What to do:
Comb the records below for the string "from" and copy each line where it turns up.

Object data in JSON
● ● ●
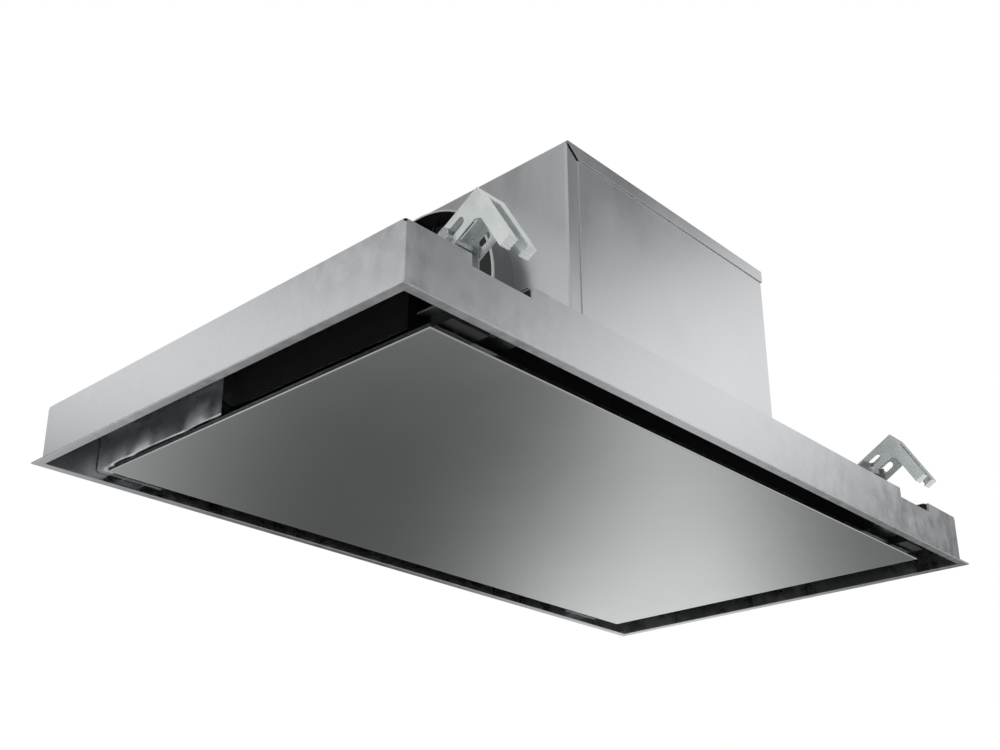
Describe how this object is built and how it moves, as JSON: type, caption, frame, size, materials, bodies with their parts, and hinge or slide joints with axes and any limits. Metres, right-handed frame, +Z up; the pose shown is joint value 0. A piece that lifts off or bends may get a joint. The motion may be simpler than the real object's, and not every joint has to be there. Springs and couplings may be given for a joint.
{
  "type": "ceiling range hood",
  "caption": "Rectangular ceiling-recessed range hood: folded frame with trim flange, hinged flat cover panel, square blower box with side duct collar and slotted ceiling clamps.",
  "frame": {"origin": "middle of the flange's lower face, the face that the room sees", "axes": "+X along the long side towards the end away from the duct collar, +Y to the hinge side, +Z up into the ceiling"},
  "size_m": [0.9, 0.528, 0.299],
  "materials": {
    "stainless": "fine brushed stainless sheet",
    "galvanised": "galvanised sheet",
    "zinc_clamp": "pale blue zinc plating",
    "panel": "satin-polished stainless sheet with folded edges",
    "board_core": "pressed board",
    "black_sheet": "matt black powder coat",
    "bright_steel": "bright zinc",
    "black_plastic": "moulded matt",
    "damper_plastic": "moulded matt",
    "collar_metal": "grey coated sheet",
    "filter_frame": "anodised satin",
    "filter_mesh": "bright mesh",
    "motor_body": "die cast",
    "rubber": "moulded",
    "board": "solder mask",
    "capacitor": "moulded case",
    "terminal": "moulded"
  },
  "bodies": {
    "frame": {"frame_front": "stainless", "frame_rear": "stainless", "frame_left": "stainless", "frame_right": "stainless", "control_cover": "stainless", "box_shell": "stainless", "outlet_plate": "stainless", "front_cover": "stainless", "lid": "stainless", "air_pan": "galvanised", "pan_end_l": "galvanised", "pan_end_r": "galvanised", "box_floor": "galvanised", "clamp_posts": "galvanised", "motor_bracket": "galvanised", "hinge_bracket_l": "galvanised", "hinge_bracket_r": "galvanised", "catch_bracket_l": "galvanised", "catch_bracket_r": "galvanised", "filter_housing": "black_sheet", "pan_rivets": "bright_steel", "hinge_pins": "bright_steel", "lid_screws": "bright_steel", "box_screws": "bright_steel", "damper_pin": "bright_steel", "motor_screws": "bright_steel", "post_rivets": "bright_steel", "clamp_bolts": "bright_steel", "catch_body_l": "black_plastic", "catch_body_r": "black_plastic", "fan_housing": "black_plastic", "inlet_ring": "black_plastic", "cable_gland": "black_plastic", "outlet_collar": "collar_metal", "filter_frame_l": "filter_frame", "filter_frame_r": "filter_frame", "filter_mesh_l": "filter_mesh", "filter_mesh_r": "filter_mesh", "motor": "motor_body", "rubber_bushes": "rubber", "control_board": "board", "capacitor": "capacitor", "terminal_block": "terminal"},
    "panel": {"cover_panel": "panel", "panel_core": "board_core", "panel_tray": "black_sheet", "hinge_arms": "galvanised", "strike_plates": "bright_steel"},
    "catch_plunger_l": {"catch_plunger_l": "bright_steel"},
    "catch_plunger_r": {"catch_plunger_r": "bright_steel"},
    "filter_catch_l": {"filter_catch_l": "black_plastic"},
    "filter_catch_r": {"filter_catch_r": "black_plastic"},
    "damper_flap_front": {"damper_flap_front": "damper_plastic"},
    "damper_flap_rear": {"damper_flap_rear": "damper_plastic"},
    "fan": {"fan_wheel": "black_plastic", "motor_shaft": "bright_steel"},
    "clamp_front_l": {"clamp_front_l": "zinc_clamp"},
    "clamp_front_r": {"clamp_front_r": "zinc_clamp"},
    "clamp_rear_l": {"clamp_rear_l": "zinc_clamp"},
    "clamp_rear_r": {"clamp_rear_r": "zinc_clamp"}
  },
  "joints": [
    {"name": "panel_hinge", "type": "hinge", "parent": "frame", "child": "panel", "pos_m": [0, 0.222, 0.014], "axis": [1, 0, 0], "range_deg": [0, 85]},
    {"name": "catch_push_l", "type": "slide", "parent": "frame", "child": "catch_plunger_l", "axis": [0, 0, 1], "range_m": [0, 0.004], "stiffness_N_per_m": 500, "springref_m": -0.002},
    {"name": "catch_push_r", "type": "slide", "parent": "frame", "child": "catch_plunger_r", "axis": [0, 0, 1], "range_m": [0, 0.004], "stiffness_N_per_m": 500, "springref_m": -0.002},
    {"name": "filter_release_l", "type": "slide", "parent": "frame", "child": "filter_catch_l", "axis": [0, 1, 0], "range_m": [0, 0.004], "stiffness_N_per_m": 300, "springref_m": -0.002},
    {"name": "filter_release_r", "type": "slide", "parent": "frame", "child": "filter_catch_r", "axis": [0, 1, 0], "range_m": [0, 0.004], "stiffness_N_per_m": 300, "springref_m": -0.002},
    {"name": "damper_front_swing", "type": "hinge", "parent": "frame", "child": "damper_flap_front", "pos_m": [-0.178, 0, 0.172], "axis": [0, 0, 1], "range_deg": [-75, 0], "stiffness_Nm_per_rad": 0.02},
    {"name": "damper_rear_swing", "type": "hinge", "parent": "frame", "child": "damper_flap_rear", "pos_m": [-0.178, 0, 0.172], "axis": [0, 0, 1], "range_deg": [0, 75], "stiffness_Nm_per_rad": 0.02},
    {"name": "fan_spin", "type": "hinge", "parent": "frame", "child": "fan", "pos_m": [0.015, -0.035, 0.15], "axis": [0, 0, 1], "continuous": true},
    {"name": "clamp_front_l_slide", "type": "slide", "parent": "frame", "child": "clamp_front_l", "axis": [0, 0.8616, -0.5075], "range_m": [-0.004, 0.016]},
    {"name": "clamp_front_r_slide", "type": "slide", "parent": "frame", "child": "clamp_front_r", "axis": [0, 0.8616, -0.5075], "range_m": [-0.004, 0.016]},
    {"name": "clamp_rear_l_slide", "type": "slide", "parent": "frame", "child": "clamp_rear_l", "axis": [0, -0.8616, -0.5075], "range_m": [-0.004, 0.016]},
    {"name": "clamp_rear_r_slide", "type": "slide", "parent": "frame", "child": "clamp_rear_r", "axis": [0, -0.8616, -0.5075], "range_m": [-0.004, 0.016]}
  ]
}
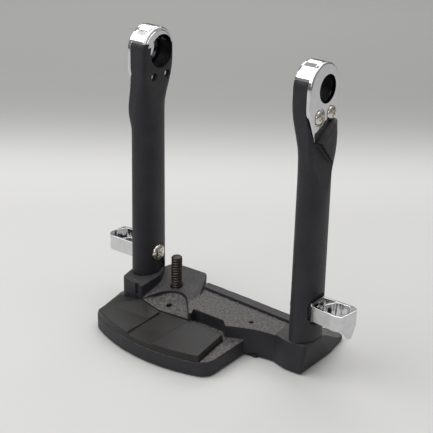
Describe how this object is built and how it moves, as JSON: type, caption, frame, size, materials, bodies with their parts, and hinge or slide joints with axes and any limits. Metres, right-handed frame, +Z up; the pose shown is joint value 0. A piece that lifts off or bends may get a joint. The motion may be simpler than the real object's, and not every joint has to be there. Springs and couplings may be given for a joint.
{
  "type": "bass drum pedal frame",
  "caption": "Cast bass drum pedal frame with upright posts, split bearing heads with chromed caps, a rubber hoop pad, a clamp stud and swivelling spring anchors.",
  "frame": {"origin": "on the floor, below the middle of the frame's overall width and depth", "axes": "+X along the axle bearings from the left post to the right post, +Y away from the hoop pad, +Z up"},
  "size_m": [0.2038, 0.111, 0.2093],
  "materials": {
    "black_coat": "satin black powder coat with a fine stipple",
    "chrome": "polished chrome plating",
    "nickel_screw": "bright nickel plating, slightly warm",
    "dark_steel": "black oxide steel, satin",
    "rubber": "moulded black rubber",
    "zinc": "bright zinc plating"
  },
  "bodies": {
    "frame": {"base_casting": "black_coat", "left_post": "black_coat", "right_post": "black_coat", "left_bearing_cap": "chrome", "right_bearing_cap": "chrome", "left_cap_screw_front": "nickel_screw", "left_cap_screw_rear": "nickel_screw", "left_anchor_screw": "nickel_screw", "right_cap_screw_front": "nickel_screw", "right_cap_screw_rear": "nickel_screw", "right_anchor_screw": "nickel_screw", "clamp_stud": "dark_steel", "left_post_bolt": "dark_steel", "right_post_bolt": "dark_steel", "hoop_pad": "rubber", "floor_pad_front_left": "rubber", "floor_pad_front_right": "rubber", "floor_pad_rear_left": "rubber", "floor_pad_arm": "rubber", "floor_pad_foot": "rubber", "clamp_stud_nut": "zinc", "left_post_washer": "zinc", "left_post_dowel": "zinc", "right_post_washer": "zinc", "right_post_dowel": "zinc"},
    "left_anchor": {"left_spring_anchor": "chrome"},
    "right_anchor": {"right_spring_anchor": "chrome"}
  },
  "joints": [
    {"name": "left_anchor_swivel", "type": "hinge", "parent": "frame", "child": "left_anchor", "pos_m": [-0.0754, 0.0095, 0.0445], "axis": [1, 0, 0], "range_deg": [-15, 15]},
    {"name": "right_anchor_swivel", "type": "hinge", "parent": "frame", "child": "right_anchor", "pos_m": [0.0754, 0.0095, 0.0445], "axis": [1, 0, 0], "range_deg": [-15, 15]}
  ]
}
● ● ●
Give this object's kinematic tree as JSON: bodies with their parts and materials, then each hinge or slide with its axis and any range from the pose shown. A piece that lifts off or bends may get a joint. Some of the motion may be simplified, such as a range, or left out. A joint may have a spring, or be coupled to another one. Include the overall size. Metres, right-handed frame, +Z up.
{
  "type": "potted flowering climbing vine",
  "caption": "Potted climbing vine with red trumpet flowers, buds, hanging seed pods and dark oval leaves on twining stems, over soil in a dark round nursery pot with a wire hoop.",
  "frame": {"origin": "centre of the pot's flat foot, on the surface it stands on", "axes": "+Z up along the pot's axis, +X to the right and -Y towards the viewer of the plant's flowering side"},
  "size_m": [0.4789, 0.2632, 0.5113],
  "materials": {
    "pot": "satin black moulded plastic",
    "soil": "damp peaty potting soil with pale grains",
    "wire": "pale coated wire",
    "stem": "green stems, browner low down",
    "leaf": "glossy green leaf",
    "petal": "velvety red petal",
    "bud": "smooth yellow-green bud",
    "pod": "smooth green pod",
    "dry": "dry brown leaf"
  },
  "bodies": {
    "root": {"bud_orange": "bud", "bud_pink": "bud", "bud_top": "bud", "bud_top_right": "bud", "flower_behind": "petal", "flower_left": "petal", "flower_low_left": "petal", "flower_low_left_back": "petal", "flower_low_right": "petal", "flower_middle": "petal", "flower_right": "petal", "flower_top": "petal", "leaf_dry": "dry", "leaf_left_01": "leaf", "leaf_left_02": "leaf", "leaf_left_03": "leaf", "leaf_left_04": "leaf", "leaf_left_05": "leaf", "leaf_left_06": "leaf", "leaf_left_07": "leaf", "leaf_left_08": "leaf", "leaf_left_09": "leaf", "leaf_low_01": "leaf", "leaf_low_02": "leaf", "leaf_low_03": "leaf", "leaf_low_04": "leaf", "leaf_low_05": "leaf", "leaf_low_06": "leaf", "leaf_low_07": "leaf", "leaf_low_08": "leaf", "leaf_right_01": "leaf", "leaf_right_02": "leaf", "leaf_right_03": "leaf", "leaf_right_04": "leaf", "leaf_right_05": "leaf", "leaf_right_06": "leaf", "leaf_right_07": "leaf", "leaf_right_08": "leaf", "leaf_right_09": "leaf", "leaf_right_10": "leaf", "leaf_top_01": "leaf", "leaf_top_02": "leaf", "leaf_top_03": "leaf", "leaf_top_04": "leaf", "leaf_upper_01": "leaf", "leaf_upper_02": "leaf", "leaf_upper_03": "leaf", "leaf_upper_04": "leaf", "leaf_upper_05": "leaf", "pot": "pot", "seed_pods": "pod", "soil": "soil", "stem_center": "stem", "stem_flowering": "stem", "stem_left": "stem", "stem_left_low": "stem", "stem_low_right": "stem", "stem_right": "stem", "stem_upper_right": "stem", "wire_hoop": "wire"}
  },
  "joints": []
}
● ● ●
Result of this exercise:
  "frame": {"origin": "middle of the flange's lower face, the face that the room sees", "axes": "+X along the long side towards the end away from the duct collar, +Y to the hinge side, +Z up into the ceiling"},
  "frame": {"origin": "on the floor, below the middle of the frame's overall width and depth", "axes": "+X along the axle bearings from the left post to the right post, +Y away from the hoop pad, +Z up"},
Give this object's kinematic tree as JSON: bodies with their parts and materials, then each hinge or slide with its axis and any range from the pose shown. A piece that lifts off or bends may get a joint. Some of the motion may be simplified, such as a range, or left out. A joint may have a spring, or be coupled to another one. Include the overall size. Metres, right-handed frame, +Z up.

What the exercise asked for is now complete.